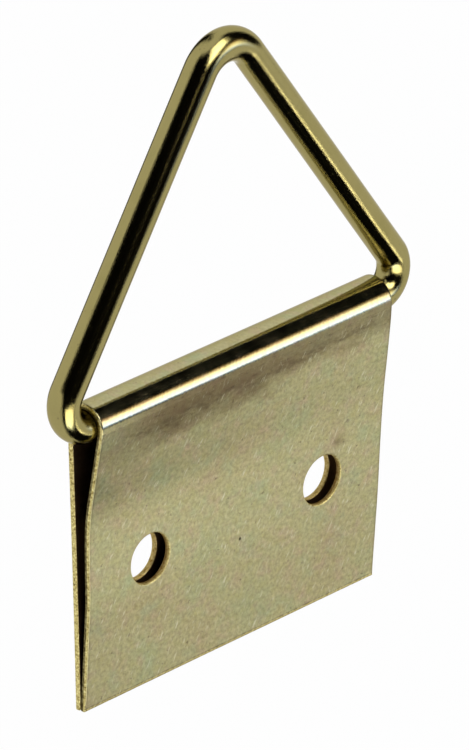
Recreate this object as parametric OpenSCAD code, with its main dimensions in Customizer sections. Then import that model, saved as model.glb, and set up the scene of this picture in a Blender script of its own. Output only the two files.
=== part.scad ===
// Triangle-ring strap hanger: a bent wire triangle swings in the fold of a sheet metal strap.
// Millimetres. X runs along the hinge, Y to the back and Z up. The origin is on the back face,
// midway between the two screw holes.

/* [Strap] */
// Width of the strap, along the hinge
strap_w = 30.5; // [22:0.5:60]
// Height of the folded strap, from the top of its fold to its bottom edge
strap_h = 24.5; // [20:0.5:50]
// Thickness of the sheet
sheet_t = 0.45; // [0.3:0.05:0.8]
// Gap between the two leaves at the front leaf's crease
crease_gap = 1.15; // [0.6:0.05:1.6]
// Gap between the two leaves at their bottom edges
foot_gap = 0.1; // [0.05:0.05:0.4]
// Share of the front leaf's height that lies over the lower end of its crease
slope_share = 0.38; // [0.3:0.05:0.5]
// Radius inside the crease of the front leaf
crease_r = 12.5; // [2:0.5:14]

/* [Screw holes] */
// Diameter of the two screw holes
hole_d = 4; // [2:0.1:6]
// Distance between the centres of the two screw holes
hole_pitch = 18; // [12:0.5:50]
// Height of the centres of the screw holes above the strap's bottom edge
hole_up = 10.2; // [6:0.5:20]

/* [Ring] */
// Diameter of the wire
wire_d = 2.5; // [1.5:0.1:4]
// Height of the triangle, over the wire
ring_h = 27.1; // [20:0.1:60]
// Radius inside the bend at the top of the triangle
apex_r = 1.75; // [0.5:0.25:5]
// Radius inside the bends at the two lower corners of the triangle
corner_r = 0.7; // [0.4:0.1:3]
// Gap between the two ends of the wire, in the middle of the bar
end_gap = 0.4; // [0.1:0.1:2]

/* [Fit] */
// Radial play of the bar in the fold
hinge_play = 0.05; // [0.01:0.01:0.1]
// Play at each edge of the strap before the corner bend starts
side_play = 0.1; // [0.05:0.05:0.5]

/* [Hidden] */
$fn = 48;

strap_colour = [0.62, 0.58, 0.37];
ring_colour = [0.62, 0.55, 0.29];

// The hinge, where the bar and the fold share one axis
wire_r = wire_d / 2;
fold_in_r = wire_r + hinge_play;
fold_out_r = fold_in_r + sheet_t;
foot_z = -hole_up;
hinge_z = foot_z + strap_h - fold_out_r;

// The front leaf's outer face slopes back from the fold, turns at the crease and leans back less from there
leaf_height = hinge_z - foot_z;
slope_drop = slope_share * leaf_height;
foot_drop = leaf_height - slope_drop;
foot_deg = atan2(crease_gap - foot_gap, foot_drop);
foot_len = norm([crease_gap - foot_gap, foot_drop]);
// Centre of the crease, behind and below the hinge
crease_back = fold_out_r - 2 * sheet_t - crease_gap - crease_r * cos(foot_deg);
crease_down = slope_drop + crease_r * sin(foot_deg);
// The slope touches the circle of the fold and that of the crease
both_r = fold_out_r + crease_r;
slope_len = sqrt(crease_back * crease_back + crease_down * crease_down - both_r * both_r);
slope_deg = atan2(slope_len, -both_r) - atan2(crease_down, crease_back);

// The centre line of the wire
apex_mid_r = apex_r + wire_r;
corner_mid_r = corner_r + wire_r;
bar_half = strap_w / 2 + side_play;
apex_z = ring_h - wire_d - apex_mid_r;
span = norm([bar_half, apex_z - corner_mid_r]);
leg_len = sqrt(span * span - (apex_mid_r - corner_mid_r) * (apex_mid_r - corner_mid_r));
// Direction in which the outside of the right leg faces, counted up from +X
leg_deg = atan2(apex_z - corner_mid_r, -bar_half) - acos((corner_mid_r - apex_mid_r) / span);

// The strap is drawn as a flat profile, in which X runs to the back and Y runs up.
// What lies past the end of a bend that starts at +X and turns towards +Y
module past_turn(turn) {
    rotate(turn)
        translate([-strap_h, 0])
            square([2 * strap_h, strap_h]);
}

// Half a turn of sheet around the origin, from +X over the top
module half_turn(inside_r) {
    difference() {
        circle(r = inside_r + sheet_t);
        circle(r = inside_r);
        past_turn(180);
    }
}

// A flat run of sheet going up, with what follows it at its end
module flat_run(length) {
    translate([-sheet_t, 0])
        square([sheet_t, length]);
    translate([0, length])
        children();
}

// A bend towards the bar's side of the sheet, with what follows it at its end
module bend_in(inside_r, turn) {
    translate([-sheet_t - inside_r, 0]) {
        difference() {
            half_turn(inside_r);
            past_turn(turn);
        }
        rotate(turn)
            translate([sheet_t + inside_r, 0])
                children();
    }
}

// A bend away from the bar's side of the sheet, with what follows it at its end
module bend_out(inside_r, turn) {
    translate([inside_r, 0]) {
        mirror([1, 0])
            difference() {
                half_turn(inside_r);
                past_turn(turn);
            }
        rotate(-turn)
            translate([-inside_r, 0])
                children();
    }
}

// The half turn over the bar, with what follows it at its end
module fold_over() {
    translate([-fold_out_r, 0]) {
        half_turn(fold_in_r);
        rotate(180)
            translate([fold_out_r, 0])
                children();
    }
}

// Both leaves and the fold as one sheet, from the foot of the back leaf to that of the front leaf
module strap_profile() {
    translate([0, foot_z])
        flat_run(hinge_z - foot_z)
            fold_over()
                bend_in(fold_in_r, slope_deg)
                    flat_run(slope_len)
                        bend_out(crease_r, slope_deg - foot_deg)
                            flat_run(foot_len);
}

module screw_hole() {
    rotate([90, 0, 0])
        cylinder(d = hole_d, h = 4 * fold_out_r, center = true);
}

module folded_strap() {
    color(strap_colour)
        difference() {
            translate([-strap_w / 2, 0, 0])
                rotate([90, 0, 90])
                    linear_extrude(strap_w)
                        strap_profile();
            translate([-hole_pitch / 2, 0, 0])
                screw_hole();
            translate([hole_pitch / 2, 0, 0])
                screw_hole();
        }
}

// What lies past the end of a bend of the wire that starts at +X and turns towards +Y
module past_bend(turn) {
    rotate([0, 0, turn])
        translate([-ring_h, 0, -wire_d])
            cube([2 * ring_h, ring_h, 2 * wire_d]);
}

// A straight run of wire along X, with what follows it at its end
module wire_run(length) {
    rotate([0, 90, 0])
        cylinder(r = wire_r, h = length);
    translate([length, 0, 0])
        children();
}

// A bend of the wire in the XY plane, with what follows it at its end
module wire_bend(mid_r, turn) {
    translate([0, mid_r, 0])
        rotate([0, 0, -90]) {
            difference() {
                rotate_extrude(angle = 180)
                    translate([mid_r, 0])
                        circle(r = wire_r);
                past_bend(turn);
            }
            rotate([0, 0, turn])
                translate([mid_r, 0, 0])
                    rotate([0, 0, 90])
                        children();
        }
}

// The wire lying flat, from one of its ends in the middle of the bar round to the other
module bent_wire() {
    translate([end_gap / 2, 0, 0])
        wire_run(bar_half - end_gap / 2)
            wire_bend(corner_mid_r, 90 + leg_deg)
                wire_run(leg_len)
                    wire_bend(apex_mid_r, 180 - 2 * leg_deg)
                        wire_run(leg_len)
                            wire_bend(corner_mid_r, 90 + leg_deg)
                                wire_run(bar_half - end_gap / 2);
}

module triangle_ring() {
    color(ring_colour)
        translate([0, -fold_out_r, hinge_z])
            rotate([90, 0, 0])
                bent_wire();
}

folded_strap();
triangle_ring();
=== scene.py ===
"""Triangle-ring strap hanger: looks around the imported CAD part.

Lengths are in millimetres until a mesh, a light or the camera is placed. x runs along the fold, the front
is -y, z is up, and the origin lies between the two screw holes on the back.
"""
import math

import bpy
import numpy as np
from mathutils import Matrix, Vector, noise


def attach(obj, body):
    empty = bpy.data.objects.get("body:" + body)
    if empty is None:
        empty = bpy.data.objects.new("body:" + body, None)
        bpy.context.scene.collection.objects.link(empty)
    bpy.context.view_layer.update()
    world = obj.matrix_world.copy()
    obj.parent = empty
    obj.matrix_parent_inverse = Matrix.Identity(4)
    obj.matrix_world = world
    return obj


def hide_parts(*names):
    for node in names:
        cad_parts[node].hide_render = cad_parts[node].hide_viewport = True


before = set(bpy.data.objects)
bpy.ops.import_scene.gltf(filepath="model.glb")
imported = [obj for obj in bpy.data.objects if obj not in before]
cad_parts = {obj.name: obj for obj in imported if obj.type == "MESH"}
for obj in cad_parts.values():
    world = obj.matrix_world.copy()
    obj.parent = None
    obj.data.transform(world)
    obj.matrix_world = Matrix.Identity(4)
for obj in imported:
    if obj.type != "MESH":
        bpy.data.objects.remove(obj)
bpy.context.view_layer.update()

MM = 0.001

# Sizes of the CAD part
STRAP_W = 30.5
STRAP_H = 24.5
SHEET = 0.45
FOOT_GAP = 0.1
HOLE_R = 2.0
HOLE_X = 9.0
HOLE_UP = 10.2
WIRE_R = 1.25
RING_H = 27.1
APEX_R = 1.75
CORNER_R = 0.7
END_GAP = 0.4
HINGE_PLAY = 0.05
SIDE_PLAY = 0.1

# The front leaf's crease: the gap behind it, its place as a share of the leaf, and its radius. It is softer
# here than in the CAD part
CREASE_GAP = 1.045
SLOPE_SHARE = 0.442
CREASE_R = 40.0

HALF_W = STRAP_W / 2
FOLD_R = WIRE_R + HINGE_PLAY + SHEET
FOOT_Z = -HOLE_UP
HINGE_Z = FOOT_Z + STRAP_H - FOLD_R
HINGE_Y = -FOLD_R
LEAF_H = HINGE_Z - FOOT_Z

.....

Each line from the one bearing "to the other" through the one bearing "bpy.data.objects.remove(obj)" is to be duplicated without change; all remaining lines are to be left out.

// The wire lying flat, from one of its ends in the middle of the bar round to the other
module bent_wire() {
    translate([end_gap / 2, 0, 0])
        wire_run(bar_half - end_gap / 2)
            wire_bend(corner_mid_r, 90 + leg_deg)
                wire_run(leg_len)
                    wire_bend(apex_mid_r, 180 - 2 * leg_deg)
                        wire_run(leg_len)
                            wire_bend(corner_mid_r, 90 + leg_deg)
                                wire_run(bar_half - end_gap / 2);
}

module triangle_ring() {
    color(ring_colour)
        translate([0, -fold_out_r, hinge_z])
            rotate([90, 0, 0])
                bent_wire();
}

folded_strap();
triangle_ring();
=== scene.py ===
"""Triangle-ring strap hanger: looks around the imported CAD part.

Lengths are in millimetres until a mesh, a light or the camera is placed. x runs along the fold, the front
is -y, z is up, and the origin lies between the two screw holes on the back.
"""
import math

import bpy
import numpy as np
from mathutils import Matrix, Vector, noise


def attach(obj, body):
    empty = bpy.data.objects.get("body:" + body)
    if empty is None:
        empty = bpy.data.objects.new("body:" + body, None)
        bpy.context.scene.collection.objects.link(empty)
    bpy.context.view_layer.update()
    world = obj.matrix_world.copy()
    obj.parent = empty
    obj.matrix_parent_inverse = Matrix.Identity(4)
    obj.matrix_world = world
    return obj


def hide_parts(*names):
    for node in names:
        cad_parts[node].hide_render = cad_parts[node].hide_viewport = True


before = set(bpy.data.objects)
bpy.ops.import_scene.gltf(filepath="model.glb")
imported = [obj for obj in bpy.data.objects if obj not in before]
cad_parts = {obj.name: obj for obj in imported if obj.type == "MESH"}
for obj in cad_parts.values():
    world = obj.matrix_world.copy()
    obj.parent = None
    obj.data.transform(world)
    obj.matrix_world = Matrix.Identity(4)
for obj in imported:
    if obj.type != "MESH":
        bpy.data.objects.remove(obj)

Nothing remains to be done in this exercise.